What to produce —
Both the line containing "for (let i = 0;" and the line containing "bpy.context.scene.collection.objects.link(empty)" belong in the answer, along with every line between them; print exactly those.

┌──

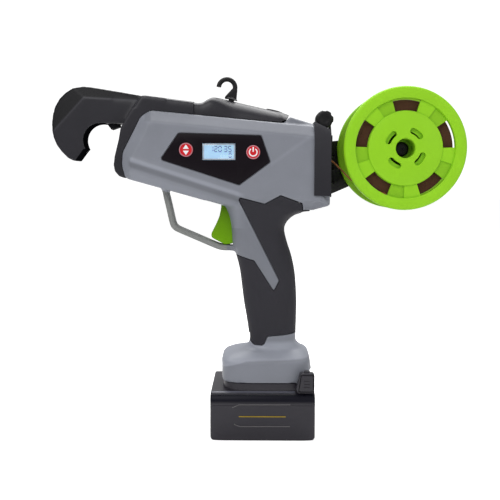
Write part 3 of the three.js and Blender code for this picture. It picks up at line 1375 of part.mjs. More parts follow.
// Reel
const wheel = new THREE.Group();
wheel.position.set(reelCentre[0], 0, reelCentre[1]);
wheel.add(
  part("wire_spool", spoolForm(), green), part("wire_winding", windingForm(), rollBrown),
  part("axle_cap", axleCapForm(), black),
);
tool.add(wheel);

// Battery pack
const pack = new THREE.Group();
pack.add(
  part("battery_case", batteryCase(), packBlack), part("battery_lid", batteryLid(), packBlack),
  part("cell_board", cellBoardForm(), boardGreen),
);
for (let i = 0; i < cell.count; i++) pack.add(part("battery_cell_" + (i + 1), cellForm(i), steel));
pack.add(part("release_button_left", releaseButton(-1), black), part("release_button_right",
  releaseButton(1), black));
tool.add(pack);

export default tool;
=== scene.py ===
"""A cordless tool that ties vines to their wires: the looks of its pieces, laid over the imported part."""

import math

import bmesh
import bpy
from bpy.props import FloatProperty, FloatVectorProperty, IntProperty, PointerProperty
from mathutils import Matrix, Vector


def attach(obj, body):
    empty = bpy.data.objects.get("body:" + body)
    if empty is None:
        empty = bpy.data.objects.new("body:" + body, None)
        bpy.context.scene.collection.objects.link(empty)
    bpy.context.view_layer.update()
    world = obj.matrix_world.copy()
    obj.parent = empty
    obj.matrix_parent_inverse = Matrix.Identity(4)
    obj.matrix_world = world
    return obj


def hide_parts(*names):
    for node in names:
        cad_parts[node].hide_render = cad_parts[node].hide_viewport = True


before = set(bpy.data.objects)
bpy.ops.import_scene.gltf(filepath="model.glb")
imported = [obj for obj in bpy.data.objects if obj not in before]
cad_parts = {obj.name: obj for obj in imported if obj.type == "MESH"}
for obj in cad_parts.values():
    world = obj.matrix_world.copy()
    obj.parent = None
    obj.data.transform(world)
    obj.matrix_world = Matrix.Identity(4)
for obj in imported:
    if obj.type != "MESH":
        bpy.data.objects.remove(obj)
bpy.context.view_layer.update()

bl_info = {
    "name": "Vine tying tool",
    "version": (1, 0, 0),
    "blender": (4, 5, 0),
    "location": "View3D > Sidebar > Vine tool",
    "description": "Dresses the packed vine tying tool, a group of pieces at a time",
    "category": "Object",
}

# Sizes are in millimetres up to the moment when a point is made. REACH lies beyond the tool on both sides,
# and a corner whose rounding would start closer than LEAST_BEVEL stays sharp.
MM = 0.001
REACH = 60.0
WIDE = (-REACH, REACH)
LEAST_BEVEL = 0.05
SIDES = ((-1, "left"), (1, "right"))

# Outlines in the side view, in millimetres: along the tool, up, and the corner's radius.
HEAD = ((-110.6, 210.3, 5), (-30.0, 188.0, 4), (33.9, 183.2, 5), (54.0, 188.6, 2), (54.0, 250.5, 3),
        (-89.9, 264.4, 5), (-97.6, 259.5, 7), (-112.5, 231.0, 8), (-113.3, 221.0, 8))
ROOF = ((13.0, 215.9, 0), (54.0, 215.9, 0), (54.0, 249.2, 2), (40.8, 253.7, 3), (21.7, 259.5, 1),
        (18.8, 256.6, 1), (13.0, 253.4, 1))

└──

Complete output —
for (let i = 0; i < cell.count; i++) pack.add(part("battery_cell_" + (i + 1), cellForm(i), steel));
pack.add(part("release_button_left", releaseButton(-1), black), part("release_button_right",
  releaseButton(1), black));
tool.add(pack);

export default tool;
=== scene.py ===
"""A cordless tool that ties vines to their wires: the looks of its pieces, laid over the imported part."""

import math

import bmesh
import bpy
from bpy.props import FloatProperty, FloatVectorProperty, IntProperty, PointerProperty
from mathutils import Matrix, Vector


def attach(obj, body):
    empty = bpy.data.objects.get("body:" + body)
    if empty is None:
        empty = bpy.data.objects.new("body:" + body, None)
        bpy.context.scene.collection.objects.link(empty)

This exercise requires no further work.